▸ **Stated problem**:
Every line that holds the string "this" is to be identified and copied.

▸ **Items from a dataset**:
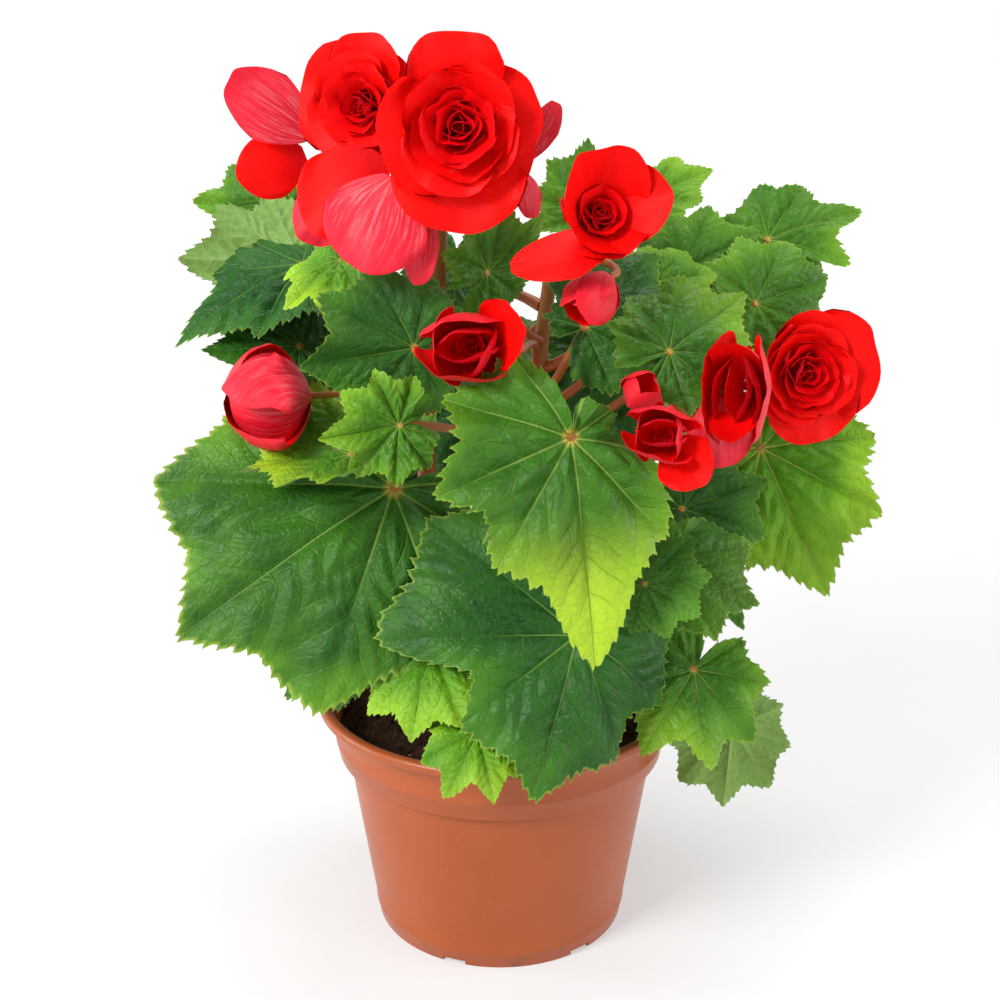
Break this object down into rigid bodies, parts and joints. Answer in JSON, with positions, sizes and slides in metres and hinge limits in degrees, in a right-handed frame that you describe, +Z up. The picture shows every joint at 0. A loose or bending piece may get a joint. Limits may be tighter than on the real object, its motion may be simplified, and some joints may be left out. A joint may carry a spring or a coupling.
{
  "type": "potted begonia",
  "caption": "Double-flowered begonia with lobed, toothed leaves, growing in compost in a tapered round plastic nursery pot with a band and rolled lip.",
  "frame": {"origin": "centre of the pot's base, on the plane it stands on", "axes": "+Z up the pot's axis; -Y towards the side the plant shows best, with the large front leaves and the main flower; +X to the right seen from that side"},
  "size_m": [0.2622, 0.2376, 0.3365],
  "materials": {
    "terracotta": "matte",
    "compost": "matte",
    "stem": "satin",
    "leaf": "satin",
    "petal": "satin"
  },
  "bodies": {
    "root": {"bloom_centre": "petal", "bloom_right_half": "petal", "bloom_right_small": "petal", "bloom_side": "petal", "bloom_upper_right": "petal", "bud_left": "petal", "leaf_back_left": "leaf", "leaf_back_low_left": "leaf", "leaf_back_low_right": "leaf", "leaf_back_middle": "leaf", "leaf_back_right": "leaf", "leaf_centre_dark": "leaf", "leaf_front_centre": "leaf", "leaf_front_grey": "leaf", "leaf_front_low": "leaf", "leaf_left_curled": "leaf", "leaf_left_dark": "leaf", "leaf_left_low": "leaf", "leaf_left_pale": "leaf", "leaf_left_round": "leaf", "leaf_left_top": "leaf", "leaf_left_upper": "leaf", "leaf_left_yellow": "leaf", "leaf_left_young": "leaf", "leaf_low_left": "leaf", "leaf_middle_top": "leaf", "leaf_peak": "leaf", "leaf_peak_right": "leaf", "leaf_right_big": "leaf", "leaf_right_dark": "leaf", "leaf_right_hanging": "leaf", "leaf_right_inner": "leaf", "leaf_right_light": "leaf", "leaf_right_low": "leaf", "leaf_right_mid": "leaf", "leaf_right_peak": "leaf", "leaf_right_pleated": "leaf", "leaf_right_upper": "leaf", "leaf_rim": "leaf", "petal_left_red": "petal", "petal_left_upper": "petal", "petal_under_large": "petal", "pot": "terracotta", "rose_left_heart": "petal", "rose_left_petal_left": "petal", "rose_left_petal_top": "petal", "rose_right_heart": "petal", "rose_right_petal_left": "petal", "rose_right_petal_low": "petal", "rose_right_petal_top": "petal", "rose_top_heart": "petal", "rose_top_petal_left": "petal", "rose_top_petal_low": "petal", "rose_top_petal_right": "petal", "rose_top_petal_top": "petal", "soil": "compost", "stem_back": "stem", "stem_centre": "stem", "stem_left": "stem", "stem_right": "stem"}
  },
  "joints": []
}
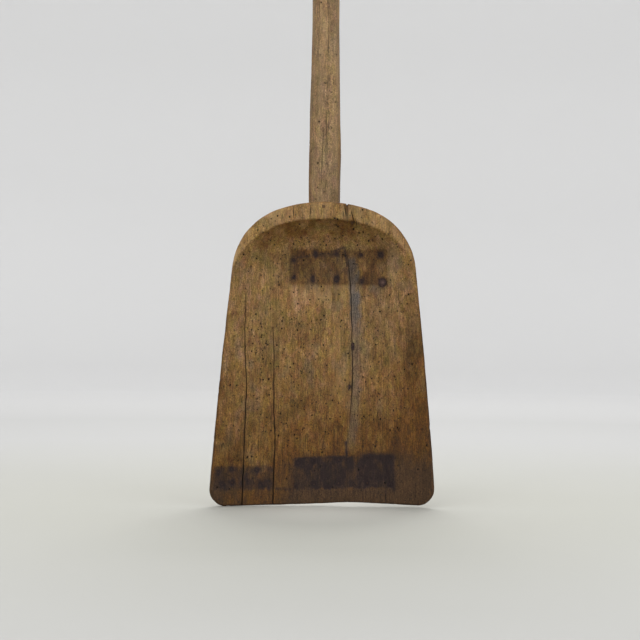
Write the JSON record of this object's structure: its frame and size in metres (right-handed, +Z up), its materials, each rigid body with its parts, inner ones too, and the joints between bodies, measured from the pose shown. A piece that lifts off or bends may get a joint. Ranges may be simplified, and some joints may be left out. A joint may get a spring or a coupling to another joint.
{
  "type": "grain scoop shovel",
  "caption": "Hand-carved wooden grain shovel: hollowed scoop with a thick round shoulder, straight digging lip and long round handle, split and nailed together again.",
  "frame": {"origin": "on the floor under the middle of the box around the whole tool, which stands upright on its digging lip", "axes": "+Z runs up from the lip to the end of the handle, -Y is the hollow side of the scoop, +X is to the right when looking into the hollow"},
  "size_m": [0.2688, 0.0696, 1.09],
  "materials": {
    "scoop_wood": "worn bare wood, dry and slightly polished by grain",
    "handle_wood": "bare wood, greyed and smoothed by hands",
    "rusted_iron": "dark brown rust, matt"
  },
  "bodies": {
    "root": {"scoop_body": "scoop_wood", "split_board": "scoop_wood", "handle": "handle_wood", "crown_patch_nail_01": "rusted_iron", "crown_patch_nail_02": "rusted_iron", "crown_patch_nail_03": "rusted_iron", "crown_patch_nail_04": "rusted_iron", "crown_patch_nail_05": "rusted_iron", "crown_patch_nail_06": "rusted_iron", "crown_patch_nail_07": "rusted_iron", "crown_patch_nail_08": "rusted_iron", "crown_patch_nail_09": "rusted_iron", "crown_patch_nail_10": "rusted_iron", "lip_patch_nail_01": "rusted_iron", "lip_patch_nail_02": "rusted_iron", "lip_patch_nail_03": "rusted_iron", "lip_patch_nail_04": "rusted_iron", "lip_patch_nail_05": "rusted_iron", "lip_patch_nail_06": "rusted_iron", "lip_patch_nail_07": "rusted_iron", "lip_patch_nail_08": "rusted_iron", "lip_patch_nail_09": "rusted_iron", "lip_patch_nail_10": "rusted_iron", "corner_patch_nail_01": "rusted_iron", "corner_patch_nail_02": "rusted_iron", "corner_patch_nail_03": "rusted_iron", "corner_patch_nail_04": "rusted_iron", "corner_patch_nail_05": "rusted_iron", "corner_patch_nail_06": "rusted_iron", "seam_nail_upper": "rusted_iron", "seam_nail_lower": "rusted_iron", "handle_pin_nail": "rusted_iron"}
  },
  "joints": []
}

▸ **Answer**:
Break this object down into rigid bodies, parts and joints. Answer in JSON, with positions, sizes and slides in metres and hinge limits in degrees, in a right-handed frame that you describe, +Z up. The picture shows every joint at 0. A loose or bending piece may get a joint. Limits may be tighter than on the real object, its motion may be simplified, and some joints may be left out. A joint may carry a spring or a coupling.
Write the JSON record of this object's structure: its frame and size in metres (right-handed, +Z up), its materials, each rigid body with its parts, inner ones too, and the joints between bodies, measured from the pose shown. A piece that lifts off or bends may get a joint. Ranges may be simplified, and some joints may be left out. A joint may get a spring or a coupling to another joint.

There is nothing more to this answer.